STORED ROWS
****************************************

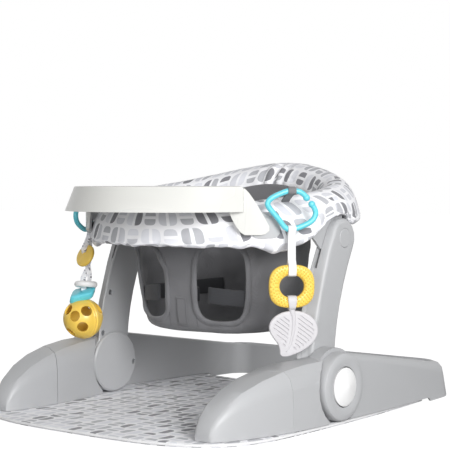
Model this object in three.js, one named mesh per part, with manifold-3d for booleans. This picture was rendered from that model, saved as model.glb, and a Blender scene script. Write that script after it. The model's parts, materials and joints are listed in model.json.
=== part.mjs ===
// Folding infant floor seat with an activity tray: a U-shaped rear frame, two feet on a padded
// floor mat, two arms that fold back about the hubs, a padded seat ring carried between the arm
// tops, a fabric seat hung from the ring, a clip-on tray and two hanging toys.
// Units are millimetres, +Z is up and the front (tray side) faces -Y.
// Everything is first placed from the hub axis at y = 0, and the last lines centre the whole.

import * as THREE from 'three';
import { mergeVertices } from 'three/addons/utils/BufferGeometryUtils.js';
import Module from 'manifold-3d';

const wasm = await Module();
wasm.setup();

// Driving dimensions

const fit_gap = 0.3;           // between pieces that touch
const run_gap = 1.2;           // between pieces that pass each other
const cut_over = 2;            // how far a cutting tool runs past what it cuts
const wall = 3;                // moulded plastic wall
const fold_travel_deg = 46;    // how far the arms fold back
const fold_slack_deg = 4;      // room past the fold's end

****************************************

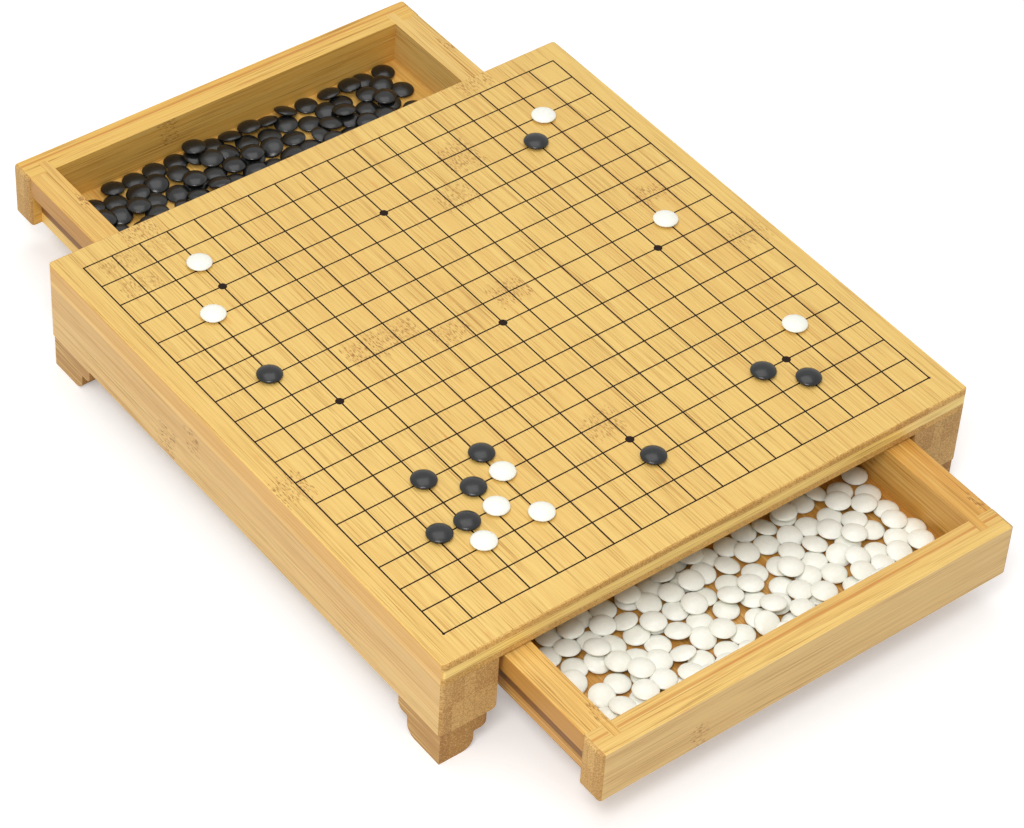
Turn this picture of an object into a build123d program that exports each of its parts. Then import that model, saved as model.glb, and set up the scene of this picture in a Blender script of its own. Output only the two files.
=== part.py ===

****************************************

The lines to transcribe begin at the line with "Model this object" and end at the line with "const fold_slack_deg = 4;"; copy them exactly, both ends included.

OUTPUT
Model this object in three.js, one named mesh per part, with manifold-3d for booleans. This picture was rendered from that model, saved as model.glb, and a Blender scene script. Write that script after it. The model's parts, materials and joints are listed in model.json.
=== part.mjs ===
// Folding infant floor seat with an activity tray: a U-shaped rear frame, two feet on a padded
// floor mat, two arms that fold back about the hubs, a padded seat ring carried between the arm
// tops, a fabric seat hung from the ring, a clip-on tray and two hanging toys.
// Units are millimetres, +Z is up and the front (tray side) faces -Y.
// Everything is first placed from the hub axis at y = 0, and the last lines centre the whole.

import * as THREE from 'three';
import { mergeVertices } from 'three/addons/utils/BufferGeometryUtils.js';
import Module from 'manifold-3d';

const wasm = await Module();
wasm.setup();

// Driving dimensions

const fit_gap = 0.3;           // between pieces that touch
const run_gap = 1.2;           // between pieces that pass each other
const cut_over = 2;            // how far a cutting tool runs past what it cuts
const wall = 3;                // moulded plastic wall
const fold_travel_deg = 46;    // how far the arms fold back
const fold_slack_deg = 4;      // room past the fold's end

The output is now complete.